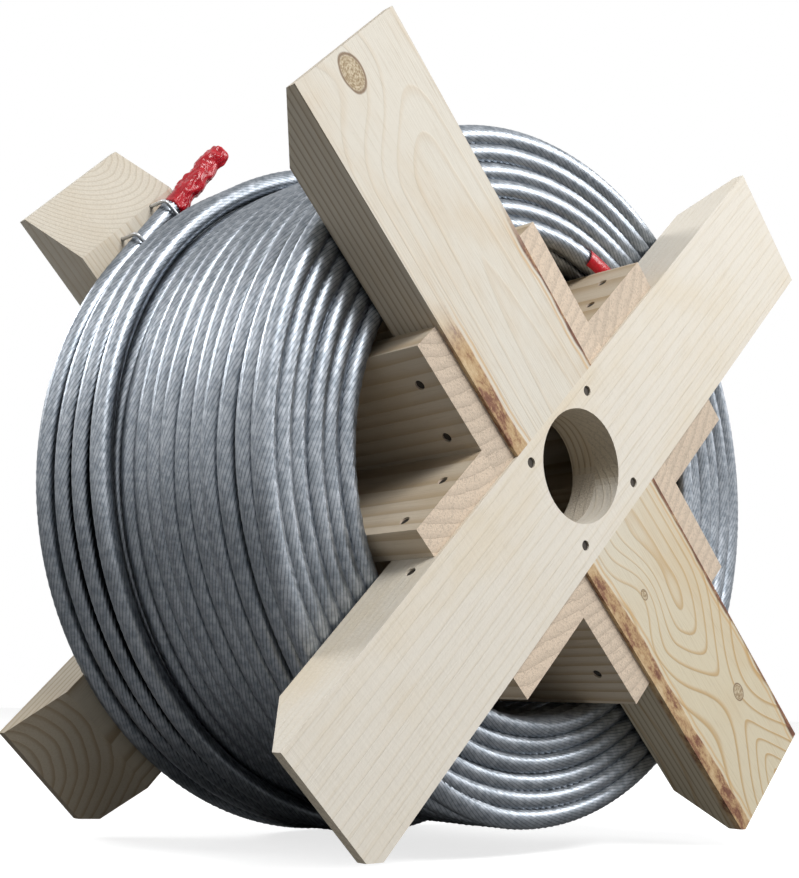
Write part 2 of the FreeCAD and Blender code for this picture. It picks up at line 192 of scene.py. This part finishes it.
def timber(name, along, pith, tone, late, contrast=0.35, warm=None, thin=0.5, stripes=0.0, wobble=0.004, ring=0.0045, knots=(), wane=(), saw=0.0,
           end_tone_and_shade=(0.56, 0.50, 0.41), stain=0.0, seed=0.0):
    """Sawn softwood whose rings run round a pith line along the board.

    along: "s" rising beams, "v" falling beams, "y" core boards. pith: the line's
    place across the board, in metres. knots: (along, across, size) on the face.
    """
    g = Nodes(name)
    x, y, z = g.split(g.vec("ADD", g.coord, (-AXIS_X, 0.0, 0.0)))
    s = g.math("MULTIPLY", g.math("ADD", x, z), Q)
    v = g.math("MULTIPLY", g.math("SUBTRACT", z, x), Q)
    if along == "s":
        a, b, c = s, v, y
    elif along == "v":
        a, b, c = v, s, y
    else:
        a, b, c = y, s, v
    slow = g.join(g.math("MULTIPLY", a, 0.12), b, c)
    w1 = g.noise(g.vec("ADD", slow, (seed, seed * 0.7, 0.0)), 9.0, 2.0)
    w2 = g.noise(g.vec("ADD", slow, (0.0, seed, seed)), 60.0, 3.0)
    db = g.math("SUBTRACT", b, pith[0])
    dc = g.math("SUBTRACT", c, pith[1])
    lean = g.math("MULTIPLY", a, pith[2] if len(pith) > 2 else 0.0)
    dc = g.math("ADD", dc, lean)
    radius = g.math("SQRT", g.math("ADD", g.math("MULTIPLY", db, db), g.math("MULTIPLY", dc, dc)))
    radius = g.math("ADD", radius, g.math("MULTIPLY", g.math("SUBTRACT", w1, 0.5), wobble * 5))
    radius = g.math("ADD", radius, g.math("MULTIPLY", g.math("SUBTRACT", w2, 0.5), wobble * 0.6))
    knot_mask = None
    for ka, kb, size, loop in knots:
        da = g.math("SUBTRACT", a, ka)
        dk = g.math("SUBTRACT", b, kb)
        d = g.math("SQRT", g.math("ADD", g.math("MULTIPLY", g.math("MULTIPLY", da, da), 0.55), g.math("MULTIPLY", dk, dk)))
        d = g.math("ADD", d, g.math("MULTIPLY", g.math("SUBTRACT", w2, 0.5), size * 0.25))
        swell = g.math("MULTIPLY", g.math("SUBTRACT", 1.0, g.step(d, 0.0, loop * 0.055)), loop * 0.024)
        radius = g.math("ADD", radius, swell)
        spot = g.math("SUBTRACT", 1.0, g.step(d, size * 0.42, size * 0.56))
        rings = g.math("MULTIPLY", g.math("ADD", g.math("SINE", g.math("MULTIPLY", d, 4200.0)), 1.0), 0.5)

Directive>
Take the material above and return all of it exactly.

Result>
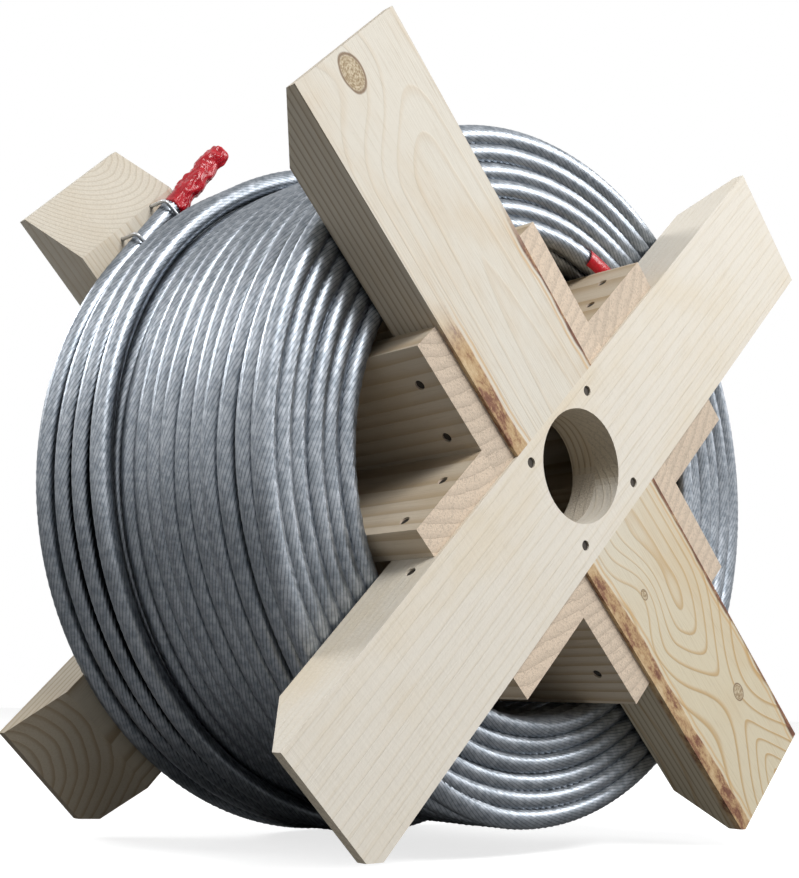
Write part 2 of the FreeCAD and Blender code for this picture. It picks up at line 192 of scene.py. This part finishes it.
def timber(name, along, pith, tone, late, contrast=0.35, warm=None, thin=0.5, stripes=0.0, wobble=0.004, ring=0.0045, knots=(), wane=(), saw=0.0,
           end_tone_and_shade=(0.56, 0.50, 0.41), stain=0.0, seed=0.0):
    """Sawn softwood whose rings run round a pith line along the board.

    along: "s" rising beams, "v" falling beams, "y" core boards. pith: the line's
    place across the board, in metres. knots: (along, across, size) on the face.
    """
    g = Nodes(name)
    x, y, z = g.split(g.vec("ADD", g.coord, (-AXIS_X, 0.0, 0.0)))
    s = g.math("MULTIPLY", g.math("ADD", x, z), Q)
    v = g.math("MULTIPLY", g.math("SUBTRACT", z, x), Q)
    if along == "s":
        a, b, c = s, v, y
    elif along == "v":
        a, b, c = v, s, y
    else:
        a, b, c = y, s, v
    slow = g.join(g.math("MULTIPLY", a, 0.12), b, c)
    w1 = g.noise(g.vec("ADD", slow, (seed, seed * 0.7, 0.0)), 9.0, 2.0)
    w2 = g.noise(g.vec("ADD", slow, (0.0, seed, seed)), 60.0, 3.0)
    db = g.math("SUBTRACT", b, pith[0])
    dc = g.math("SUBTRACT", c, pith[1])
    lean = g.math("MULTIPLY", a, pith[2] if len(pith) > 2 else 0.0)
    dc = g.math("ADD", dc, lean)
    radius = g.math("SQRT", g.math("ADD", g.math("MULTIPLY", db, db), g.math("MULTIPLY", dc, dc)))
    radius = g.math("ADD", radius, g.math("MULTIPLY", g.math("SUBTRACT", w1, 0.5), wobble * 5))
    radius = g.math("ADD", radius, g.math("MULTIPLY", g.math("SUBTRACT", w2, 0.5), wobble * 0.6))
    knot_mask = None
    for ka, kb, size, loop in knots:
        da = g.math("SUBTRACT", a, ka)
        dk = g.math("SUBTRACT", b, kb)
        d = g.math("SQRT", g.math("ADD", g.math("MULTIPLY", g.math("MULTIPLY", da, da), 0.55), g.math("MULTIPLY", dk, dk)))
        d = g.math("ADD", d, g.math("MULTIPLY", g.math("SUBTRACT", w2, 0.5), size * 0.25))
        swell = g.math("MULTIPLY", g.math("SUBTRACT", 1.0, g.step(d, 0.0, loop * 0.055)), loop * 0.024)
        radius = g.math("ADD", radius, swell)
        spot = g.math("SUBTRACT", 1.0, g.step(d, size * 0.42, size * 0.56))
        rings = g.math("MULTIPLY", g.math("ADD", g.math("SINE", g.math("MULTIPLY", d, 4200.0)), 1.0), 0.5)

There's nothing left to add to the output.